Santa brought me P90X2 for Christmas. I won’t actually dive in until next week after I’ve made the necessary additions to my home gym, but it seems as relevant a time as any to pick a bone with those leveling criticism at cardio workouts as being something that should be avoided. In a post entitled “Why the P90X exercise program is overrated”, Vin Miller writes:
Don’t Do the Plyometrics, Kenpo X, or Cardio X Workouts
When proper safety precautions are observed, plyometrics is a great way to improve performance and injury resistance. However, the P90X Plyometrics workout is more of a long calorie burning session than a true plyometrics workout. Along with Kenpo X and Cardio X, these workouts are very similar to aerobics, step, or spin bike classes which means that they’re relatively high in intensity and are a significant physiological burden that can easily wear down the body and require more time to recover from, especially when done on a regular basis.
It’s not that Vin Miller’s recommendation is necessarily incorrect, it’s just that it’s not universally applicable. Oddly, he earlier criticizes the program for focusing too much on glamor muscles and not enough on a “truly healthy and balanced lifestyle”, yet it is anaerobic work, not aerobic work, that gets the most conspicuous aesthetic results.
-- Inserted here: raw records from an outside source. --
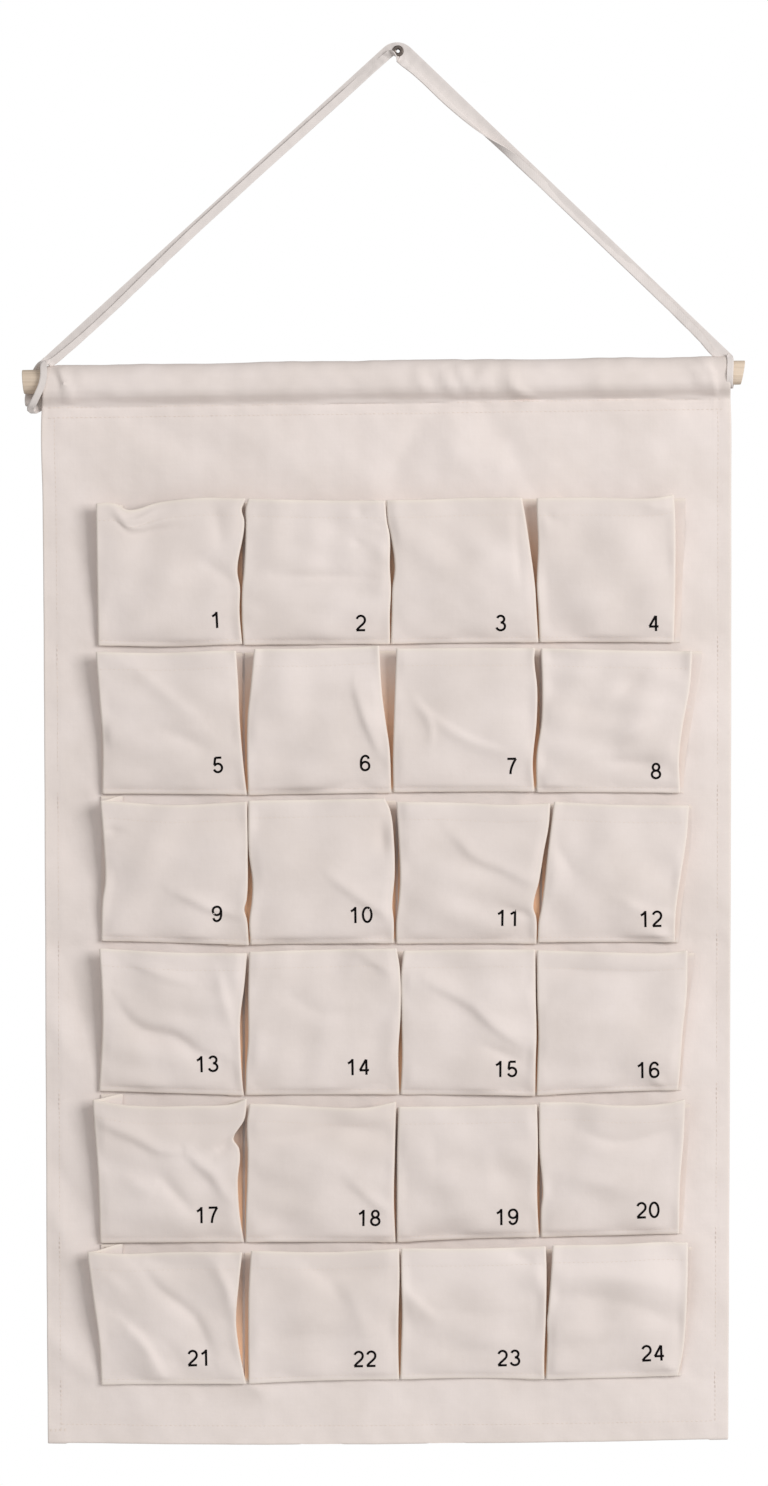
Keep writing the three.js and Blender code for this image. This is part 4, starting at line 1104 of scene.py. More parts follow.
def on_face(number, x, z, lift, cloth, mouth_depth):
    """Places on the face's front: x right of the column's edge, z over the row's foot line."""
    place = pocket_place(number)
    h = z / place.height
    for _ in range(4):
        left, right = face_sides(number, h, cloth)
        s = (place.left + x - left) / (right - left)
        low, high = face_lines(number, s)
        h = (place.foot + z - low) / (high - low)
    out = face_depth(number, x, s, h, mouth_depth) + cloth / 2 + lift
    u, v = place.left + x, place.foot + z
    return as_seen(on_cloth(u, drape(u, v) - out, v))


# The numbers' strokes, drawn one unit high from a common foot line


def bow(centre, radii, start, end, count=14):
    """Points of an oval arc, in degrees from its right, counter-clockwise."""
    turns = np.radians(np.linspace(start, end, count))
    return [(centre[0] + radii[0] * math.cos(a), centre[1] + radii[1] * math.sin(a)) for a in turns]


SIX = [
    (0.56, 0.75), (0.50, 0.88), (0.36, 0.945), (0.19, 0.87), (0.10, 0.70), (0.075, 0.47),
    (0.10, 0.22), (0.20, 0.09), (0.335, 0.055), (0.48, 0.10), (0.57, 0.21), (0.585, 0.31),
    (0.56, 0.43), (0.47, 0.53), (0.34, 0.57), (0.20, 0.53), (0.11, 0.42), (0.09, 0.34),
]
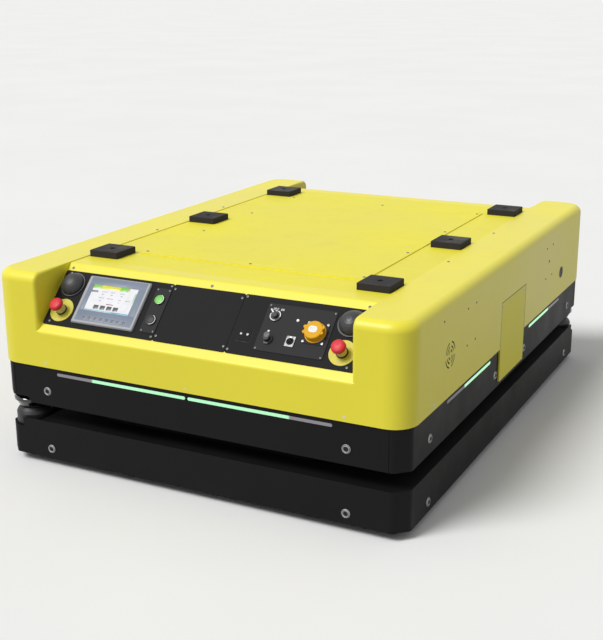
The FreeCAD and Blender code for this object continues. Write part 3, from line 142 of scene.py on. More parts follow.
def plate(bm, place, halfX, halfY, radius, low, high, edge=0.4, index=0, centre=(0.0, 0.0), steps=6):
    # flat plate with rounded corners and a softened top edge
    leastRadius = 0.05
    rings = []
    for inset, level in ((0.0, low), (0.0, high - edge), (edge * 0.3, high - edge * 0.3), (edge, high)):
        outline = roundedOutline(halfX - inset, halfY - inset, max(radius - inset, leastRadius), steps,
                                 centre)
        rings.append(ringOf(bm, place, [(x, y, level) for x, y in outline]))
    for lower, upper in zip(rings, rings[1:]):
        bridge(bm, lower, upper, index)
    capFace(bm, rings[0], index, True)
    capFace(bm, rings[-1], index)


def tile(bm, place, left, right, low, high, base, top, radius=0.4, index=0):
    # thin rounded tile between two heights
    plate(bm, place, (right - left) / 2, (high - low) / 2, radius, base, top, min(0.15, (top - base) * 0.4),
          index, ((left + right) / 2, (low + high) / 2), steps=3)


def bar(bm, place, start, end, stroke, base, top, index=0):
    # printed stroke from start to end
    dx, dy = end[0] - start[0], end[1] - start[1]
    turned = at(place, (start[0] + end[0]) / 2, (start[1] + end[1]) / 2, 0, math.atan2(dy, dx))
    plate(bm, turned, (math.hypot(dx, dy) + stroke) / 2, stroke / 2, stroke * 0.3, base, top, 0.03, index,
          steps=2)


def socketScrew(bm, place, size, domed=True, metal=0, dark=1, segments=24):
    # screw head with a hexagonal socket; size holds head radius, head height, socket half width and depth
    radius, height, socket, depth = size
    angles = [2 * math.pi * i / segments for i in range(segments)]
    hexReach = [socket / math.cos(a % (math.pi / 3) - math.pi / 6) for a in angles]

    def circle(reaches, level):
        return ringOf(bm, place, [(r * math.cos(a), r * math.sin(a), level) for r, a in zip(reaches, angles)])

    crown = height * (0.62 if domed else 0.85)
    shape = ((radius, 0), (radius, crown * 0.6), (radius * 0.93, crown), (radius * 0.75, height * 0.93),
             (socket * 1.35, height))
    rings = [circle([reach] * segments, level) for reach, level in shape]
    rings.append(circle(hexReach, height * 0.98))
    floor = circle([reach * 0.92 for reach in hexReach], height - depth)
    for lower, upper in zip(rings, rings[1:]):
        bridge(bm, lower, upper, metal)
    # the socket's walls and floor take the dark finish, painted shade in the recess
    bridge(bm, rings[-1], floor, dark)
    capFace(bm, floor, dark)
    capFace(bm, rings[0], metal, True)


def nut(bm, place, reach, height, index=0, studIndex=1):
    # hexagon nut with a chamfered top and a threaded stud end
    hexagon = [(reach * math.cos(math.radians(60 * i + 30)), reach * math.sin(math.radians(60 * i + 30)))
               for i in range(6)]
    rings = [ringOf(bm, place, [(x * share, y * share, level) for x, y in hexagon])
             for share, level in ((1.0, 0.0), (1.0, height * 0.85), (0.88, height), (0.62, height))]
    for lower, upper in zip(rings, rings[1:]):
        bridge(bm, lower, upper, index)
    capFace(bm, rings[0], index, True)
    capFace(bm, rings[-1], index)
    stud = [(reach * 0.5, height - seat), (reach * 0.5, height + 2.2), (reach * 0.4, height + 3.0)]
    lathe(bm, place, stud, 24, studIndex)


sharpAngle = math.radians(35.0)


def pieceOf(name, bm, finishNames, body="chassis"):
    # makes a piece of the mesh, with its finishes and its body
    mesh = bpy.data.meshes.new(name)
    bmesh.ops.recalc_face_normals(bm, faces=bm.faces)
    bm.to_mesh(mesh)
    bm.free()
    for finish in finishNames:
        mesh.materials.append(materials[finish])
    piece = bpy.data.objects.new(name, mesh)
    bpy.context.scene.collection.objects.link(piece)
    mesh.shade_smooth()
    mesh.set_sharp_from_angle(angle=sharpAngle)
    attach(piece, body)


# shader helpers, and groups shared by several materials

def link(tree, value, socket):
    # an output is linked to the socket, a constant is set on it
    if isinstance(value, bpy.types.NodeSocket):
        tree.links.new(value, socket)
    else:
        socket.default_value = value


def nodeWith(tree, kind, output, **settings):
    # new node with its inputs set or linked; gives one output
    node = tree.nodes.new(kind)
    for label, value in settings.items():
        link(tree, value, node.inputs[label.replace("_", " ")])
    return node.outputs[output]


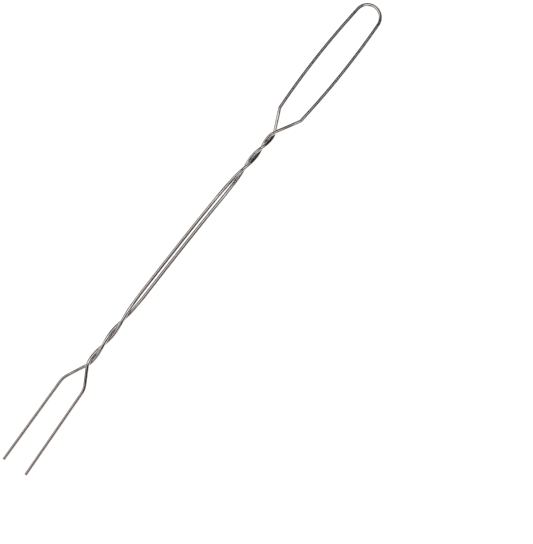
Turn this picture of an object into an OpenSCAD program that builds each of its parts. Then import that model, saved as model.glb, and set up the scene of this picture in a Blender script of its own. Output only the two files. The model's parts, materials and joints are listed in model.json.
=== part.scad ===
// Marshmallow roasting fork: one plated steel wire bent double.
// The fold in the wire is the round end of the handle loop. The two legs close in to a
// neck, are twisted round each other, run side by side as the shaft, are twisted again the
// other way, and open out of a second neck as the two tines.
//
// The fork lies flat. +Y runs from the tines to the handle, +X is its right side seen from
// above with the handle ahead, and the origin is on the surface that it lies on, under the
// middle of its outline.
//
// Each solid is one formed stretch of the wire. Neighbours meet on one flat cross-section.
// The strand that passes over the other at both necks comes from the right of the loop.

/* [Wire] */
// Diameter of the wire
wire_d = 3.2; // [2:0.1:4]

/* [Overall] */
// Length from the tine tips to the outer end of the handle
overall_l = 508; // [420:1:900]
// Angle at which each leg opens out of its neck
neck_angle = 27; // [22:1:34]

/* [Handle loop] */
// Length from the crossing at the neck to the outer end of the loop
handle_l = 141; // [110:1:200]
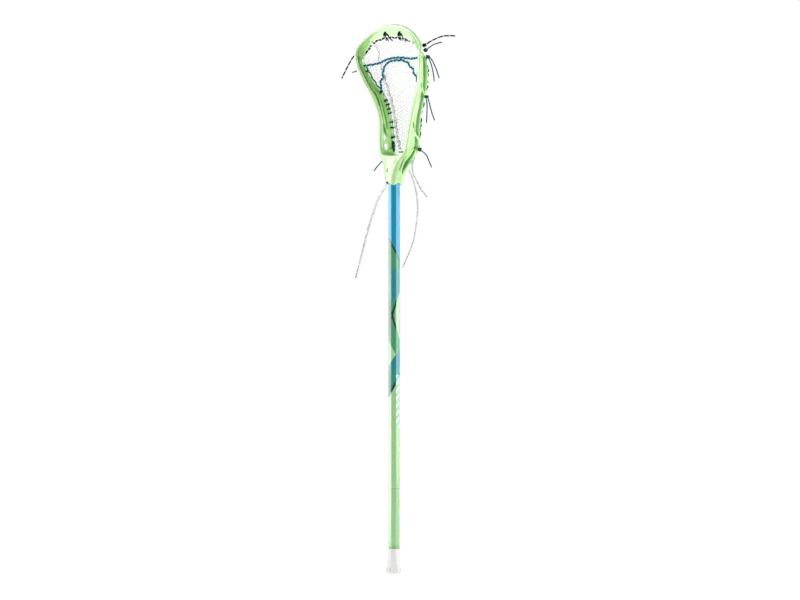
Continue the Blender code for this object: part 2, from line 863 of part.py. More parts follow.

If the goal is to build upper body muscle mass, intense cardio is potentially counterproductive, especially when done in long intervals and/or high frequencies. But it’s crucial piece of overall conditioning for athletes, and not just for professionals. As a recreational athlete, pullups and pushups aren’t going to do me as much good when I’m playing soccer or ultimate frisbee as endurance work will do. Body builders suck at most team sports like basketball and 7-on-7 because all that mass is heavy and demands a lot of oxygen when exerted.
During plyo, Tony Horton states that the workout really helps him step up his game on the court, and it is undoubtedly true–plyometrics makes one a better basketball player.
Vin Miller suggests as an alternative to intense cardio going on a brisk walk or an easy bike ride and getting one’s heart rate up in the 55%-75% range. For general health, there probably aren’t any negative consequences in getting out there and doing what my 55 year-old mother does each morning, but it’s not going to do a thing to help an athlete (which I define here as anyone who pushes his physical capacities to their limits–in addition to playing sports, it also applies to those who figure skate, rock climb, etc). To realize real gains, an athlete needs to push into the 90% range.